As she drags it next to the bed, she peels the pads from their backing. This is a dance she knows all the steps to. First pad on the upper right chest, below the collarbone. Second pad on the left side of the chest, below the armpit line.
“All clear!” she yells, as everyone steps away from the bed.
She takes a step back herself – and almost collides with a solid chest.
She turns around quickly.
She forgot Dr. Park was in the room. His hands have come up to her shoulders. Touching her, but not quite.
Keeping her away. Pulling her in.
Gray eyes swollen with resentment.
Emma reels back towards the patient. Princess is telling her to resume compressions.
Emma lowers the bed and laces her fingers. Hands on the patient’s chest, she looks up at Dr. Park briefly.

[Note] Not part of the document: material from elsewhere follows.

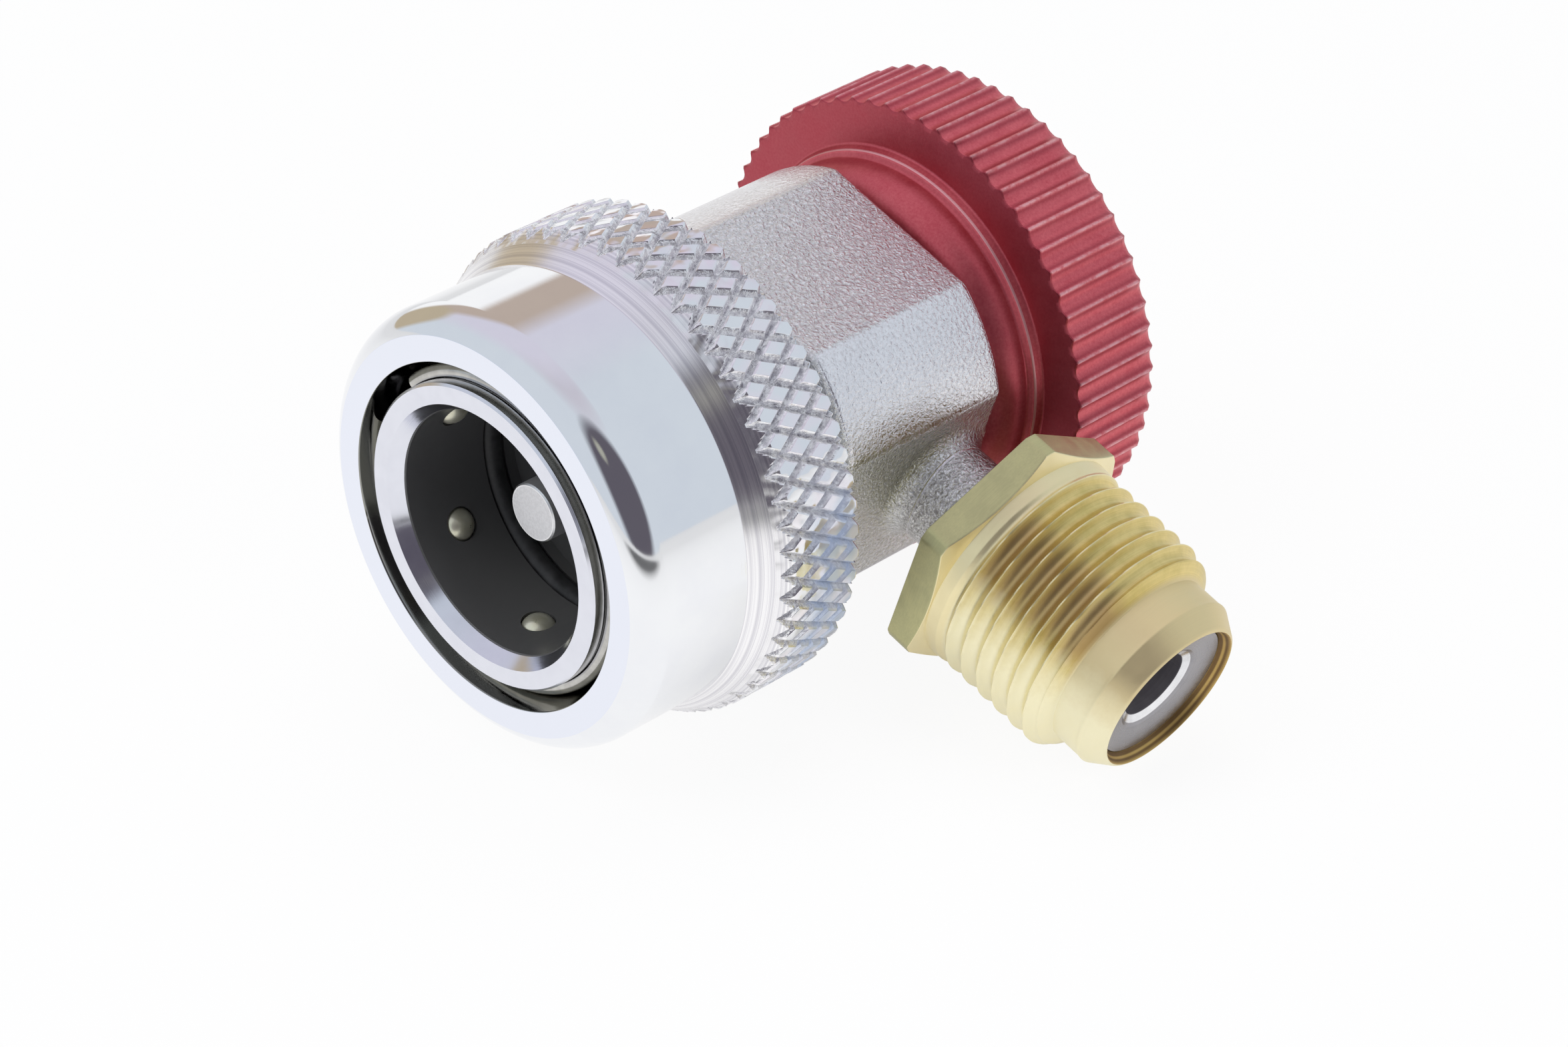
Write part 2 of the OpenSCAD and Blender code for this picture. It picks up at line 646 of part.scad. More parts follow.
module spindle() {
    neck_groove_r = spindle_neck_r - neck_groove;
    groove_half = clip_t / 2 + run_gap;
    thread_x = spindle_seal_x + small_seal_r + seal_side_gap / 2 + thread_relief + stop_gap;
    flat = drive_r - drive_flat;
    color([0.76, 0.64, 0.38])
    difference() {
        turned([[0, guide_x + edge + run_gap], [spindle_neck_r, guide_x + edge + run_gap],
            [spindle_neck_r, clip_x - groove_half],
            [neck_groove_r, clip_x - groove_half], [neck_groove_r, clip_x + groove_half],
            [spindle_neck_r, clip_x + groove_half],
            [spindle_neck_r, spindle_x], [spindle_r, spindle_x],
            [spindle_r, thread_x], [spindle_thread_r, thread_x + edge], [spindle_thread_r, web_x],
            [drive_r, web_x], [drive_r, recess_x - edge], [0, recess_x - edge]]);
        translate([web_x, flat, -drive_r]) cube([web_t + cut, drive_r, drive_d]);
        along_axis(recess_x - screw_len) cylinder(d = screw_d + 2 * thread_gap, h = screw_len + cut);
    }
}

module knob() {
    inner_hex_r = gland_flats / sqrt(3) + stop_gap + small_gap;
    flat = drive_r - drive_flat + thread_gap;
    back_edge = 0.6;
    rib_steps = 4;
    rim = [for (k = [0:rib_count - 1], i = [0:rib_steps - 1])
        let (t = i / rib_steps, r = knob_r - 4 * rib_depth * t * (1 - t), a = 360 * (k + t) / rib_count)
        [r * cos(a), r * sin(a)]];
    color([0.7, 0.2, 0.26])
    difference() {
        union() {
            intersection() {
                along_axis(rim_x) linear_extrude(height = rim_len) polygon(rim);
                turned([[0, rim_x], [knob_r + cut, rim_x], [knob_r + cut, knob_end - back_edge - cut],
                    [knob_r - back_edge, knob_end], [0, knob_end]]);
            }
            turned(concat([[0, rim_x + cut], [0, hub_x]],
                arc(hub_r - hub_round, hub_x + hub_round, hub_round, 270, 360),
                arc(hub_r + hub_cove, rim_x - hub_cove, hub_cove, 180, 90, 4),
                [[hub_r + hub_cove, rim_x + cut]]));
        }
        // room for the gland, then the web's bore with its flat, and the recesses of the back
        along_axis(hub_x - cut) cylinder(r = inner_hex_r, h = gland_hex_end + pin_travel / 4 - hub_x + cut);
        along_axis(hub_x) cylinder(r = gland_neck_r + stop_gap, h = web_x - hub_x);
        difference() {
            along_axis(hub_x) cylinder(r = drive_r + thread_gap, h = rim_len + hub_len);
            translate([web_x - cut, flat, -drive_d]) cube([web_t + 2 * cut, drive_d, 2 * drive_d]);
        }
        along_axis(recess_x) cylinder(d = screw_recess_d, h = screw_recess_depth + cut);
        along_axis(knob_end - dish_depth) cylinder(d = dish_d, h = dish_depth + cut);
    }
}

module knob_washer() {
    inner_r = screw_d / 2 + small_gap;
    outer_r = screw_head_d / 2 + 2 * edge;
    color([0.7, 0.7, 0.72])
    turned([[inner_r, recess_x], [outer_r, recess_x],
        [outer_r, recess_x + knob_washer_t], [inner_r, recess_x + knob_washer_t]]);
}

module knob_screw() {
    head_x = recess_x + knob_washer_t;
    head_r = screw_head_d / 2;
    screw_r = screw_d / 2;
    screw_x = head_x - screw_len;
    crown = 2 * edge;
    bar = 0.9;
    slot = 2.0;
    slot_depth = 1.0;
    color([0.66, 0.66, 0.68])
    difference() {
        turned(concat([[0, screw_x], [screw_r - edge, screw_x], [screw_r, screw_x + edge],
            [screw_r, head_x], [head_r, head_x]],
            arc(head_r - crown, head_x + screw_head_t - crown, crown, 0, 90, 4),
            [[0, head_x + screw_head_t]]));
        for (a = [0, 90]) rotate([a, 0, 0])
            translate([head_x + screw_head_t - slot_depth, -slot, -bar / 2])
            cube([screw_head_t, 2 * slot, bar]);
    }
}

valve_body();
nose_barrel();
nose_gasket();
socket_seal();
retaining_ring();
spring_seat();
gland_nut();
gland_seal();
spindle_seal();
side_fitting();
fitting_gasket();
outlet_insert();
insert_seal();
release_sleeve();
sleeve_spring();
ball(1);  // ball_1
ball(2);  // ball_2
ball(3);  // ball_3
ball(4);  // ball_4
ball(5);  // ball_5
ball(6);  // ball_6
plunger();
swivel_clip();
spindle();
knob();
knob_washer();
knob_screw();
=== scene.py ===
import math

import bmesh
import bpy
from mathutils import Matrix, Vector


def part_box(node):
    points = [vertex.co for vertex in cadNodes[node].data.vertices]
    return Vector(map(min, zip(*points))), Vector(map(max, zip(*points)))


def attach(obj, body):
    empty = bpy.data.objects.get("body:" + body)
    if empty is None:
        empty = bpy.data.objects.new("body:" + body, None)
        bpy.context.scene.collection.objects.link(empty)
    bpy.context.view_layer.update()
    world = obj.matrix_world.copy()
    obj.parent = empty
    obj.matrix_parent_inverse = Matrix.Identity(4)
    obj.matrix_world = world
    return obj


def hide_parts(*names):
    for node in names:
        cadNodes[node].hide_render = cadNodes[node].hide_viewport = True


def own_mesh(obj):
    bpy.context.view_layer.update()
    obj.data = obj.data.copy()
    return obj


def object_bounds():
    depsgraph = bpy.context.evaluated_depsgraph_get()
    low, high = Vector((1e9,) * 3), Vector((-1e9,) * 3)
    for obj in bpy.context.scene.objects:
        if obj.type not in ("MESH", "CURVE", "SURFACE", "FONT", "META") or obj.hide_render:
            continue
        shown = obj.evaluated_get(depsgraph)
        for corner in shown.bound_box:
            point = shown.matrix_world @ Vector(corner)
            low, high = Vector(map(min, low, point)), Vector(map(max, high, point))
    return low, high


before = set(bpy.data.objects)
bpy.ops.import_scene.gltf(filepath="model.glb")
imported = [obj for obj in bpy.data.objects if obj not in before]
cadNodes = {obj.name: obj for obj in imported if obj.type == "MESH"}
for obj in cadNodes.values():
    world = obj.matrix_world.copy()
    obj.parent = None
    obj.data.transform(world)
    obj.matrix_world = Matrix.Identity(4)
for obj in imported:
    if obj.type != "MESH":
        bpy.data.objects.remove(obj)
cadBox = [list(corner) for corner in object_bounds()]
mm = 0.001
print("frame loaded:", len(cadNodes), "nodes")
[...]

“We’ll call you back in when he’s ready for a consult again, Dr. Park. But we need the room right now.”
And before she turns her attention back to the task at hand, she catches the astonished look on Park’s face. Lips parted and pale. Eyes flashing, almost livid.
She has never spoken to him this way.
Never told him what to do.
But maybe he should have foreseen it. After all, their acquaintance had started with her getting him to give her his personal phone in under a minute.
It's only that - he has never not been the one issuing commands.
First, she leaves his OR. Then, she tells him to leave the ER too.
He is unresponsive for a moment. A shark turned upside down. Tonic immobility.
Then – with a glare that would have probably reduced her to ash on her first day – he sweeps out of the room.
That last look seems to promise pain.
Emma swallows thickly, pressing her hands against the patient’s chest.
She feels like she’s being asphyxiated again. His hands round her neck. Applying just the right amount of pressure to keep her alive. To keep her going.
Emma grins madly, like a true masochist, picturing his retribution.